▶ **What is needed**
Write out, word for word, only the data from its first line to the line containing "return (x, y, z)".

▶ **Input rows**

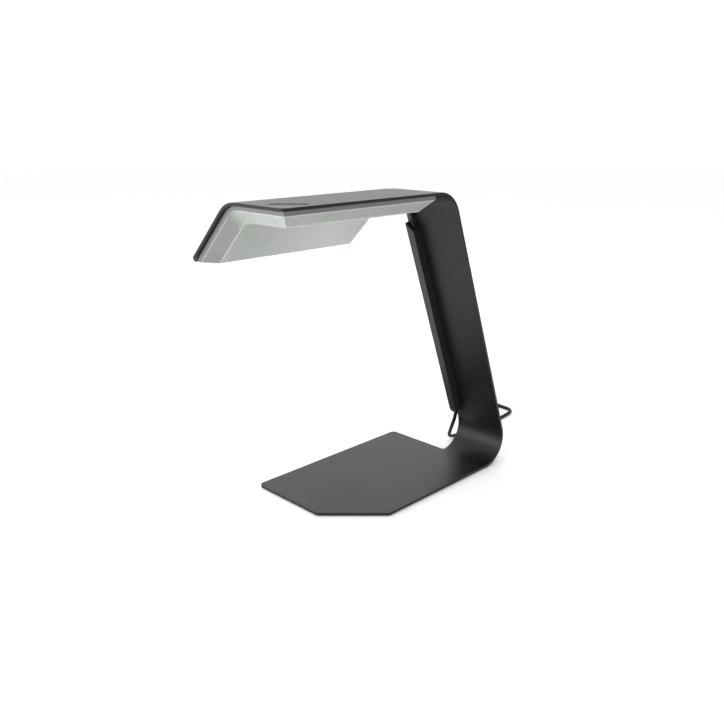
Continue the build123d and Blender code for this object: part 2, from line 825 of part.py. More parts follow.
def stow(along, right, z):
    """Point beside the line on which the spare cord and the adaptor lie."""
    turn = radians(stow_heading)
    x = stow_centre[0] + along * cos(turn) + right * sin(turn)
    y = stow_centre[1] + along * sin(turn) - right * cos(turn)
    return (x, y, z)


def corner_radii(points):
    """Largest sensible radius at each corner: 0.45 of the shorter run beside it."""
    radii = []
    for before, here, after in zip(points, points[1:], points[2:]):
        into = Vector(*here) - Vector(*before)
        out = Vector(*after) - Vector(*here)
        shorter = min(into.length, out.length)
        radii.append(0.45 * shorter / tan(radians(into.get_angle(out)) / 2))
    return radii


cord_radius = cord_diameter / 2
hank_radius_out = hank_radius_in + cord_diameter
layer_one = tie_thick + cord_radius
exit_end = exit_plane.from_local_coords(Vector(0, 0, grommet_flange))
exit_turn = exit_plane.from_local_coords(Vector(0, 0, grommet_flange + 10))

cord_route = [
    tuple(exit_end),
    tuple(exit_turn),
    (4.0, 166.8, 29.0),
    (-7.0, 175.5, 9.0),
    (-11.0, 192.0, cord_radius),
    (-9.0, 222.0, cord_radius),
    (-5.5, 262.0, cord_radius),
    (-6.5, 300.0, cord_radius),
    (-11.0, 333.0, cord_radius),
    (-37.5, 335.0, cord_radius),
    stow(-12.0, hank_radius_out, layer_one),
]
lead_route = [
    stow(hank_run / 2 - 4, hank_radius_out, layer_one + cord_diameter),
    stow(hank_run / 2 + 14, hank_radius_out - 0.5, layer_one + cord_diameter + 0.6),
    stow(adaptor_distance - relief_length - 20, adaptor_sideways, adaptor_height / 2),
    stow(adaptor_distance - relief_length, adaptor_sideways, adaptor_height / 2),
]
cord_radii = corner_radii(cord_route)
lead_radii = corner_radii(lead_route)

with BuildPart() as lamp_cord:
    cord_tube, cord_length = tube(cord_route, cord_radii, cord_radius)
    add(cord_tube)

lamp_cord.part.label = "lamp_cord"
export_step(lamp_cord.part, "parts/lamp_cord.step")

with BuildPart() as adaptor_lead:
    lead_tube, lead_length = tube(lead_route, lead_radii, cord_radius)
    add(lead_tube)

adaptor_lead.part.label = "adaptor_lead"
export_step(adaptor_lead.part, "parts/adaptor_lead.step")

hank_height = hank_layers * cord_diameter
hank_half = hank_radius_out + cord_radius
stow_dir = Vector(*stow(1, 0, 0)) - Vector(*stow(0, 0, 0))


def stow_plane(along, right, z):
    """Plane whose local X lies along the spare cord's line and whose local Z is up."""
    return Plane(origin=stow(along, right, z), x_dir=stow_dir, z_dir=(0, 0, 1))


def stow_end(along, right, z):
    """Plane that looks away from the lamp along the spare cord's line."""
    return Plane(origin=stow(along, right, z), x_dir=(0, 0, 1), z_dir=stow_dir)


with BuildPart() as cord_hank:
    with BuildSketch(stow_plane(0, 0, tie_thick)):
        SlotOverall(hank_run + 2 * hank_half, 2 * hank_half)
    extrude(amount=hank_height)
    fillet(cord_hank.faces().filter_by(Axis.Z).edges(), radius=cord_radius * 0.8)
    add(cord_tube, mode=Mode.SUBTRACT)
    add(lead_tube, mode=Mode.SUBTRACT)

cord_hank.part.label = "cord_hank"
export_step(cord_hank.part, "parts/cord_hank.step")

with BuildPart() as hank_tie:
    with BuildSketch(stow_end(-tie_width / 2, 0, tie_thick + hank_height / 2)):
        RectangleRounded(hank_height + 2 * tie_thick, 2 * (hank_half + tie_thick), 2.6)
    extrude(amount=tie_width)
    add(cord_hank.part, mode=Mode.SUBTRACT)

hank_tie.part.label = "hank_tie"
export_step(hank_tie.part, "parts/hank_tie.step")

with BuildPart() as adaptor_relief:
    with BuildSketch(stow_end(adaptor_distance - relief_length, adaptor_sideways, adaptor_height / 2)):
        Circle(cord_radius + 0.4)
    with BuildSketch(stow_end(adaptor_distance, adaptor_sideways, adaptor_height / 2)):
        Circle(cord_radius + 1.4)
    loft()

adaptor_relief.part.label = "adaptor_relief"
export_step(adaptor_relief.part, "parts/adaptor_relief.step")

with BuildPart() as adaptor_body:
    with BuildSketch(stow_end(adaptor_distance, adaptor_sideways, adaptor_height / 2)):
        RectangleRounded(adaptor_height, adaptor_width, adaptor_corner)
    extrude(amount=adaptor_length)
    chamfer(adaptor_body.edges().filter_by(GeomType.LINE, reverse=True), length=1.0)

adaptor_body.part.label = "adaptor_body"
export_step(adaptor_body.part, "parts/adaptor_body.step")

pin_seat = adaptor_distance + adaptor_length

with BuildPart() as adaptor_pins:
    with BuildSketch(stow_end(pin_seat, adaptor_sideways, adaptor_height / 2)):
        with Locations((0, -pin_spacing / 2), (0, pin_spacing / 2)):
            Circle(pin_radius)
    extrude(amount=pin_length)
    chamfer(adaptor_pins.faces().sort_by(Axis((0, 0, 0), stow_dir))[-2:].edges(), length=0.6)

adaptor_pins.part.label = "adaptor_pins"
export_step(adaptor_pins.part, "parts/adaptor_pins.step")

# ================================================================ printed for the report
inner_turn = 2 * hank_run + 2 * pi * hank_radius_in
outer_turn = 2 * hank_run + 2 * pi * hank_radius_out
hank_length = 3 * inner_turn + 2 * outer_turn + hank_run / 2 + 8
print("cord corner radii mm", [round(radius, 1) for radius in cord_radii + lead_radii])
print("cord lengths mm", round(cord_length), round(hank_length), round(lead_length))
for name, body, length in (("cord", cord_tube, cord_length), ("lead", lead_tube, lead_length)):
    print(name, "volume over section x length", round(body.volume / (pi * cord_radius**2 * length), 4))
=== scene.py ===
# %% [markdown]
# # A desk lamp folded from one steel sheet
# The lamp is one strip of 3 mm steel, bent three times: a flat base, a leaning arm, a flat head
# and a flap that droops along the head's far side. A wide light panel lies under head and flap.
# The CAD model gives every size. This lesson loads it, sets up a small studio, lays the cord,
# then gives each piece its finished edges and its surface. Lengths are in metres.

# %% Load the frame
from math import cos, pi, radians, sin, tan

import bmesh
import bpy
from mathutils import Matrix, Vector


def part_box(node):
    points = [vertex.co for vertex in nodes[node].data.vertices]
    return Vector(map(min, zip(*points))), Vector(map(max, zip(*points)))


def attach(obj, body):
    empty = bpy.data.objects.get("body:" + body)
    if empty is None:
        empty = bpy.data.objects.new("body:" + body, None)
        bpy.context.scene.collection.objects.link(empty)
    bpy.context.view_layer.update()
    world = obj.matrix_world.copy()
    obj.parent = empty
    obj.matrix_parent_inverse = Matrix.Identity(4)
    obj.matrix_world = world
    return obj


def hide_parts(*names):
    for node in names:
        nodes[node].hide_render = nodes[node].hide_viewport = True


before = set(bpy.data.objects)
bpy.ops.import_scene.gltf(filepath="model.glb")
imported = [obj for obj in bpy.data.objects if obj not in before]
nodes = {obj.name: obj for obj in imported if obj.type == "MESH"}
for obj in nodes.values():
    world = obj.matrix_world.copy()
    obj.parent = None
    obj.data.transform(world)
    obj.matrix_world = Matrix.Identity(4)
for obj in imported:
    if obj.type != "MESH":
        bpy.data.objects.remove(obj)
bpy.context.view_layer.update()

# %% [markdown]
# ## Camera
# The lamp is seen from its near front corner, from a little above the head, with a lens of about
# 40 mm. A camera with no shift keeps upright lines natural, so only place, turn and lens are set.

# %% Camera
camera_data = bpy.data.cameras.new("camera")
camera_data.lens = 39.35
camera_data.sensor_width = 36.0
camera_data.clip_end = 50.0
camera = bpy.data.objects.new("camera", camera_data)
camera.location = (0.6155, -0.6154, 0.4242)
camera.rotation_euler = (radians(72.746), 0.0, radians(44.965))
bpy.context.scene.collection.objects.link(camera)
bpy.context.scene.camera = camera
print("camera at", tuple(round(v, 3) for v in camera.location))

# %% [markdown]
# ## Studio
# Product pictures of dark metal need large soft lights: a small lamp would only draw hard glints.
# One broad sheet of light hangs overhead, one high behind glances off the base, and one stands to
# the front left to draw the soft band on the bend.


# %% Lights
def studio_light(name, place, aim, width, height, power):
    """A rectangular soft light that looks at a point."""
    data = bpy.data.lights.new(name, "AREA")
    data.shape = "RECTANGLE"
    data.size = width
    data.size_y = height
    data.energy = power
    lamp = bpy.data.objects.new(name, data)
    lamp.location = place
    lamp.rotation_euler = (Vector(aim) - Vector(place)).to_track_quat("-Z", "Y").to_euler()
    bpy.context.scene.collection.objects.link(lamp)
    return lamp


studio_light("overhead_light", (0.0, 0.1, 1.9), (0.0, 0.0, 0.0), 2.4, 2.4, 10.0)
studio_light("back_light", (-1.3, 1.6, 1.35), (0.0, 0.0, 0.1), 2.6, 0.9, 5.0)
studio_light("front_light", (-0.7, -1.9, 0.55), (0.0, 0.0, 0.25), 1.4, 0.8, 16.0)
print("lights:", len(bpy.data.lights))

# %% [markdown]
# ## Surround
# The surround looks white, but the light that it gives fades at the back right, where a studio would
# hang a black flag: that keeps the sheet's right-hand edges dark and crisp. It also fades towards
# the horizon, because the head's top is seen at a glancing angle and mirrors what is low behind it.
# A dot product says how far a ray looks to the back right, and its height says how near the horizon
# it is. Rays from the camera itself skip both, so the backdrop stays even. The floor is a pale disc.

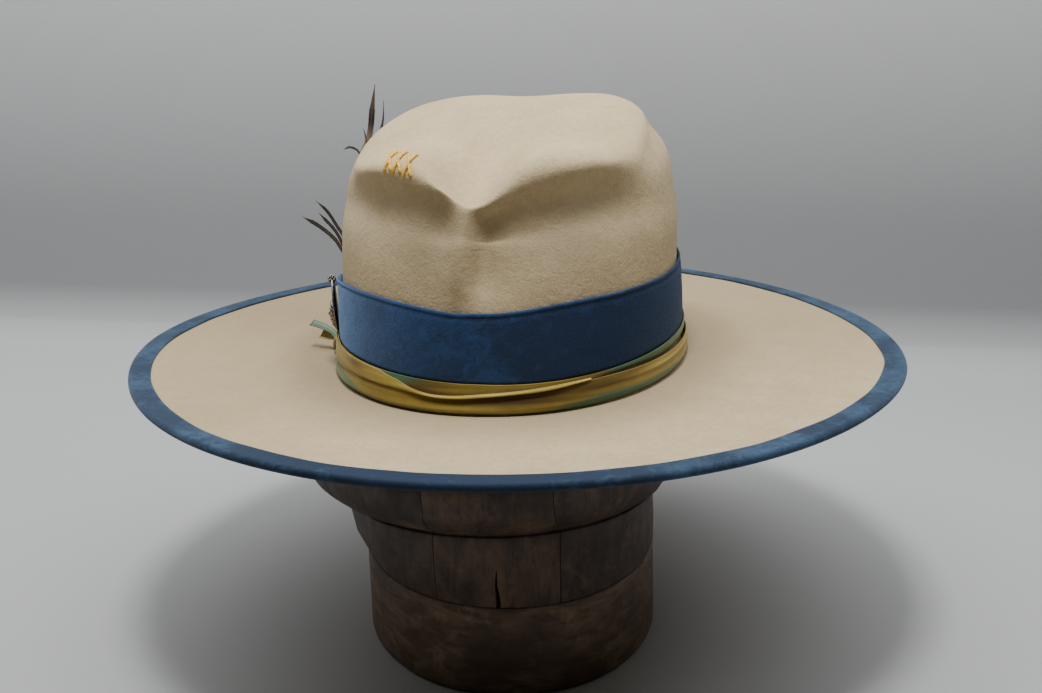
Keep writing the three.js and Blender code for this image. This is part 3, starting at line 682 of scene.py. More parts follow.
# The ribbon's two strands. Seam is the height of the line between them; out is the distance from the felt
# at the upper edge of the lower strand, and at the lower edge and the middle of the upper one.
strandColumns = ("at", "seam", "lowerTopOut", "upperLowOut", "upperMidOut", "greenTo")
strandRows = [
    (-180, 8.6, 3.0, 3.0, 3.0, 3.5),
    (-110, 8.2, 3.0, 3.1, 3.1, 4.5),
    (-75, 8.0, 3.0, 3.1, 3.2, 7.0),
    (-49, 8.2, 3.0, 3.2, 3.2, 7.4),
    (-40, 9.4, 3.0, 3.2, 3.2, 5.2),
    (-28, 9.7, 2.9, 3.2, 3.1, 1.9),
    (-16, 9.3, 2.7, 3.3, 2.8, 1.4),
    (-9, 8.1, 2.3, 3.6, 2.5, 1.0),
    (0, 8.3, 2.0, 3.7, 2.3, 0.9),
    (10, 9.8, 2.0, 3.7, 2.3, 1.0),
    (20, 10.8, 2.2, 3.5, 2.4, 1.6),
    (30, 12.4, 2.8, 3.1, 2.5, 4.4),
    (40, 12.9, 3.4, 2.4, 2.4, 5.0),
    (60, 12.4, 3.6, 2.2, 2.3, 4.4),
    (80, 12.0, 3.6, 2.2, 2.3, 4.0),
    (110, 11.0, 3.4, 2.5, 2.6, 3.5),
    (150, 9.4, 3.1, 2.9, 2.9, 3.0),
]
strandTable = columnsOf(strandColumns, strandRows)
crossColumns = ("at", "top")  # the strand that crosses over, from the left down to the front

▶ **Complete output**
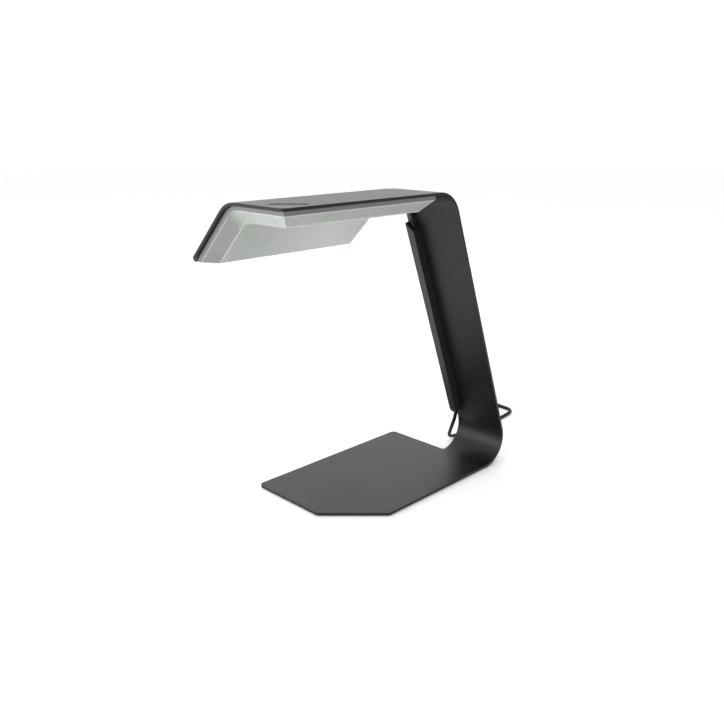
Continue the build123d and Blender code for this object: part 2, from line 825 of part.py. More parts follow.
def stow(along, right, z):
    """Point beside the line on which the spare cord and the adaptor lie."""
    turn = radians(stow_heading)
    x = stow_centre[0] + along * cos(turn) + right * sin(turn)
    y = stow_centre[1] + along * sin(turn) - right * cos(turn)
    return (x, y, z)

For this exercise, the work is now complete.